I was just saying "you don't know in advance in which possible future
you'll
end up". Comma.
> Do I need any additional
>preliminaries to realize why I "genuinely fail to understand your
>invariance lemma"?
Sure. The "delays" question for exemple. Let us follow Jesse Mazer
idea of torture. Suppose I duplicate you and reconstitute you, not
in Washington and Moscow but in some Paradise and some Hell.
Would you feel more comfortable if I tell you
I will reconstitute you in paradise tomorow and in hell only in
3001 after C. ? Is that what you would choose?
An honest computationalist will never suggest
that such a delay should make yourself feeling more
comfortable. Despite the third person local appearances.

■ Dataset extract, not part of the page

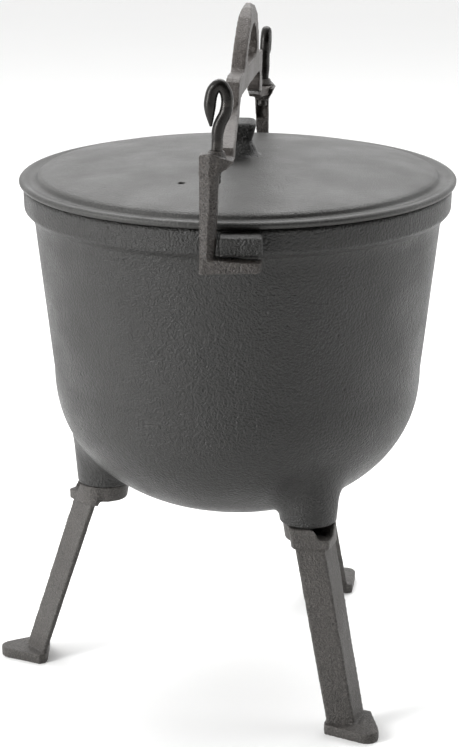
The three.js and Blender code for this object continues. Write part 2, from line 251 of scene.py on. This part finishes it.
# ---- Materials ------------------------------------------------------------------------------------
class Nodes:
    """A material's node tree, with short calls for the nodes used here."""

    def __init__(self, name):
        self.material = bpy.data.materials.new(name)
        self.material.use_nodes = True
        self.tree = self.material.node_tree
        self.shader = self.tree.nodes["Principled BSDF"]
        self.place = self.tree.nodes.new("ShaderNodeTexCoord").outputs["Object"]

    def add(self, kind, inputs=None, **settings):
        node = self.tree.nodes.new("ShaderNode" + kind)
        for key, value in settings.items():
            setattr(node, key, value)
        for key, value in (inputs or {}).items():
            if isinstance(value, bpy.types.NodeSocket):
                self.tree.links.new(value, node.inputs[key])
            else:
                node.inputs[key].default_value = value
        return node

    def noise(self, scale, detail=3.0, roughness=0.55):
        inputs = {"Vector": self.place, "Scale": scale, "Detail": detail, "Roughness": roughness}
        return self.add("TexNoise", inputs).outputs["Fac"]

    def range(self, value, low, high, to_low, to_high):
        inputs = {"Value": value, "From Min": low, "From Max": high, "To Min": to_low, "To Max": to_high}
        return self.add("MapRange", inputs).outputs["Result"]

    def blend(self, amount, a, b):
        node = self.add("Mix", data_type="RGBA")
        for socket, value in ((node.inputs[0], amount), (node.inputs[6], a), (node.inputs[7], b)):
            if isinstance(value, bpy.types.NodeSocket):
                self.tree.links.new(value, socket)
            else:
                socket.default_value = value
        return node.outputs[2]

    def sum(self, a, b):
        return self.add("Math", {0: a, 1: b}, operation="ADD").outputs[0]

    def times(self, a, b):
        return self.add("Math", {0: a, 1: b}, operation="MULTIPLY").outputs[0]

    def bump(self, height, distance, strength, under=None):
        """A bumped normal. Distance is in metres, and under is the normal it is laid on."""
        inputs = {"Height": height, "Distance": distance, "Strength": strength}
        if under is not None:
            inputs["Normal"] = under
        return self.add("Bump", inputs).outputs["Normal"]

    def finish(self, color, roughness, normal):
        self.tree.links.new(color, self.shader.inputs["Base Color"])
        self.tree.links.new(roughness, self.shader.inputs["Roughness"])
        self.tree.links.new(normal, self.shader.inputs["Normal"])
        return self.material


def iron(name, dark, light, edge, grain, depth, gloss, metal):
    """Cast iron skin: sand grain of this size and depth in millimetres with painted highlights on its
    specks, pores, patches and rubbed edges.
    """
    n = Nodes(name)
    fine = n.noise(1100 / grain, 2.0, 0.6)
    coarse = n.noise(560 / grain, 1.0, 0.5)
    patches = n.noise(26, 3.0)
    clouds = n.noise(9, 2.0)
    pores = n.add("TexVoronoi", {"Vector": n.place, "Scale": 240 / grain}, feature="F1").outputs["Distance"]
    pit = n.range(pores, 0.0, 0.22, 1.0, 0.0)
    sparse = n.range(n.noise(60, 2.0), 0.56, 0.66, 0.0, 1.0)
    pits = n.times(pit, sparse)
    tone = n.sum(n.range(patches, 0.35, 0.7, 0.0, 0.6), n.range(clouds, 0.35, 0.65, 0.0, 0.4))
    color = n.blend(tone, dark, light)
    # Lighter specks on the fine grain: painted highlights where light would catch the sand grain.
    color = n.blend(n.range(fine, 0.42, 0.68, 0.0, 0.55), color, edge)
    sharpness = n.add("NewGeometry").outputs["Pointiness"]
    worn = n.times(n.range(sharpness, 0.53, 0.62, 0.0, 0.8), n.range(patches, 0.3, 0.6, 0.5, 1.0))
    color = n.blend(worn, color, edge)
    color = n.blend(n.times(pits, 0.55), color, (0.012, 0.011, 0.01, 1))
    patchy = n.range(patches, 0.3, 0.7, gloss - 0.07, gloss + 0.09)
    rough = n.sum(patchy, n.range(fine, 0.3, 0.7, -0.05, 0.07))
    wave = n.bump(clouds, 0.0012, 0.35)
    rolling = n.bump(coarse, depth * 0.4 * MM, 0.6, wave)
    sand = n.bump(fine, depth * MM, 1.0, rolling)
    pitted = n.bump(n.times(pits, -1.0), depth * 1.2 * MM, 0.7, sand)
    n.shader.inputs["Metallic"].default_value = metal
    n.shader.inputs["Specular IOR Level"].default_value = 0.45
    return n.finish(color, rough, pitted)


def black_rod(name):
    """Blackened, lightly oiled round steel with drawing marks and rubbed spots."""
    n = Nodes(name)
    scale = n.noise(120, 4.0, 0.6)
    fine = n.noise(900, 2.0)
    rub = n.range(n.noise(45, 3.0), 0.52, 0.66, 0.0, 0.7)
    color = n.blend(scale, (0.005, 0.0045, 0.004, 1), (0.016, 0.014, 0.012, 1))
    color = n.blend(rub, color, (0.06, 0.055, 0.05, 1))
    rough = n.range(scale, 0.3, 0.7, 0.20, 0.38)
    low = n.bump(scale, 0.0005, 0.4)
    n.shader.inputs["Metallic"].default_value = 0.55
    return n.finish(color, rough, n.bump(fine, 0.0002, 0.5, low))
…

After the delays, there is the virtual/"real" preliminaries.
The first person cannot see the difference.
And then the "more difficult" arithmetical/virtual preliminaries.
First person cannot makes the differences ....
Are you willing to accept that, although our brain is a
kind of pointer to our mind, our mind points only on possible
brains, a *big* collection of possible brains, possible
worlds, possible histories.
With comp you can attribute a mind to a machine, but you
cannot attribute a machine to a mind. Just a *big* fuzzy set
of possible "machine".
It is not a question of preliminaries, it is a question of
a whole reasoning.
The first part of the french text is a whole reasoning and that
reasoning needs your
quasi-personal implication (under the form of an imaginary
act of faith: saying yes to the doctor!).
You can get the concreteness of the idea "Dobell institute" on
the net. Computationalism is more a human right than a doctrinal
truth. The implication are big in all directions.
The second part is the best I have been able to do in
substituting *you* by "any sound (godel-lobian) machine" capable
of talking about arithmetic and descriptions of themselves.
I ask the universal machine. (And thank to Godel, Lob, Solovay
I ask its "truth theory" (alias the Guardian Angel) too!
Listen to the machine. What a simple and naive idea, isn't it?
The guardian angel helps only for not misinterpreting the
silences of the (hopefully) consistent machine.